CVAs – not quite contracts?

Insolvency Bitesize - October 2020

The Rhino Enterprises case could make it harder for supervisors (as well as their firm, employees, staff and advisors), the company's directors or other third parties to rely on “no personal liability" wording, releases or indemnities seemingly in their favour if they are set out in a CVA proposal.

HHJ Barker QC had to consider whether to grant permission to contributories to bring misfeasance claims against the former administrators (and CVA supervisors). Central to the case is whether a CVA is a “contract" for the purposes of the Contract (Rights of Third Parties) Act 1999. If it is, that would potentially allow the administrators, as non-parties to the CVA, to rely on wording in the CVA releasing them from liability for any acts, omissions or defaults as administrators. However, at the permissions hearing, HHJ Barker QC thought it strongly arguable and probably correct that a CVA – although a form of quasi-contract - was not an actual contract for the purposes of the 1999 Act. As full argument was not heard, this point will need to be addressed at trial.

A challenge to the Regis CVA assumed that such “no liability” provisions were effective to protect supervisors (who are not, strictly, party to the CVA). This case then promises to be the first consideration by the courts on the jurisdictional scope of CVAs which contain a release clause.

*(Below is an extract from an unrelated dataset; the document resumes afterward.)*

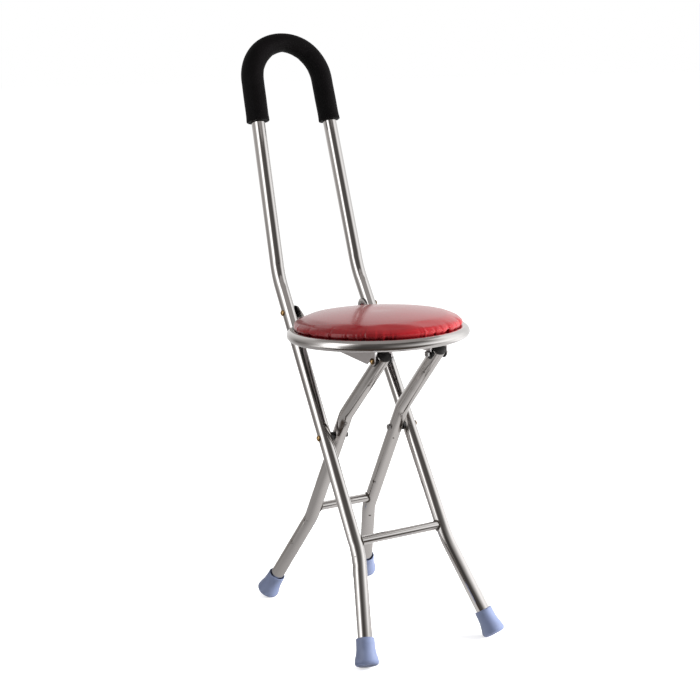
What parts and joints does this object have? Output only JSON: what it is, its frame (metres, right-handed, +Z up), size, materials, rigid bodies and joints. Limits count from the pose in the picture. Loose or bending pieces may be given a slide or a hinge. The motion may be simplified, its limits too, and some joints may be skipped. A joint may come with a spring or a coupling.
{
  "type": "walking stick seat",
  "caption": "Folding walking stick seat: bent steel tube legs that cross on two bolts, a foam-sleeved U handle and a round red padded seat in a steel ring that tips up.",
  "frame": {"origin": "on the floor, under the middle of the whole object", "axes": "+Z up; +Y towards the handle, behind the sitter; +X towards the side that is on the right when the seat's free edge is seen from the front"},
  "size_m": [0.254, 0.4301, 0.8373],
  "materials": {
    "polished_steel": "polished stainless tube",
    "satin_steel": "satin, lightly scuffed",
    "sponge": "matte closed-cell foam",
    "grey_rubber": "matte moulded rubber",
    "black_plastic": "moulded",
    "brass_bolt": "yellow plated, domed",
    "zinc_nut": "zinc plated",
    "red_leathercloth": "glossy soft film",
    "cushion_foam": "open-cell foam",
    "plywood": "bare plywood"
  },
  "bodies": {
    "frame": {"long_frame": "polished_steel", "handle_sleeve": "sponge", "front_crossbar": "satin_steel", "front_left_foot": "grey_rubber", "front_right_foot": "grey_rubber", "hinge_bolt_left": "brass_bolt", "hinge_bolt_right": "brass_bolt", "hinge_washer_left": "black_plastic", "hinge_washer_right": "black_plastic", "hinge_nut_left": "zinc_nut", "hinge_nut_right": "zinc_nut", "crossing_bolt_left": "brass_bolt", "crossing_bolt_right": "brass_bolt", "crossing_spacer_left": "black_plastic", "crossing_spacer_right": "black_plastic", "crossing_nut_left": "zinc_nut", "crossing_nut_right": "zinc_nut"},
    "rear_legs": {"rear_left_leg": "satin_steel", "rear_right_leg": "satin_steel", "rear_crossbar": "satin_steel", "rear_left_foot": "grey_rubber", "rear_right_foot": "grey_rubber", "leg_top_plug_left": "black_plastic", "leg_top_plug_right": "black_plastic", "catch_bolt_left": "brass_bolt", "catch_bolt_right": "brass_bolt", "catch_outer_washer_left": "black_plastic", "catch_outer_washer_right": "black_plastic", "catch_inner_washer_left": "black_plastic", "catch_inner_washer_right": "black_plastic", "catch_nut_left": "zinc_nut", "catch_nut_right": "zinc_nut"},
    "seat": {"seat_ring": "polished_steel", "seat_pan": "satin_steel", "seat_board": "plywood", "seat_foam": "cushion_foam", "seat_cover": "red_leathercloth", "board_screws": "zinc_nut", "seat_channel_left": "satin_steel", "seat_channel_right": "satin_steel", "hinge_ear_left": "polished_steel", "hinge_ear_right": "polished_steel"}
  },
  "joints": [
    {"name": "seat_fold", "type": "hinge", "parent": "frame", "child": "seat", "pos_m": [0, 0.0696, 0.44498], "axis": [-1, 0, 0], "range_deg": [0, 100]},
    {"name": "leg_fold", "type": "hinge", "parent": "frame", "child": "rear_legs", "pos_m": [0, -0.0341, 0.2822], "axis": [-1, 0, 0], "range_deg": [0, 53]}
  ],
  "couplings": [
    {"joint": "leg_fold", "follows": "seat_fold", "ratio": 0.53}
  ]
}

A conclusion that a CVA does not benefit from the statutory exemption to the doctrine of privity of contract provided by the 1999 Act could have implications for the drafting of common provisions in CVAs. For example:

  • no personal liability wording: CVAs commonly include “no personal liability" wording in favour of the supervisors (and their firm, staff etc) and the company's directors – e.g. for any liability in connection with the preparation or implementation of the CVA;
  • indemnities: the CVA company will often provide indemnities under the CVA to the supervisors – e.g. in respect of fees or costs defending a CVA challenge; and/or
  • third party guarantors: CVAs (like the recent Poundstretcher CVA) may compromise landlords' claims against group/3rd party guarantors to prevent ricochet claims against the CVA company.

If the 1999 Act doesn't apply to CVAs, these sorts of provisions may be harder to rely on by non-CVA parties, such as the supervisor or its firm and employees, if they are only set out in the CVA. Of course, other arguments may well be available. For example, could the company be estopped from refusing to pay a supervisor’s remuneration for work done or costs in defending a CVA challenge while nevertheless taking the benefit? Similarly, would the court permit a landlord to bring a claim against a parent guarantor if they have agreed not to in the CVA, even if the 1999 Act could not be relied on by the guarantor? 

The case might mean that greater focus should be directed at documenting certain arrangements separately where possible – e.g. in nominee engagement or retainer terms or in separate deeds of release or indemnities (as is common in schemes of arrangement).

The case will no doubt be closely followed by insolvency practitioners.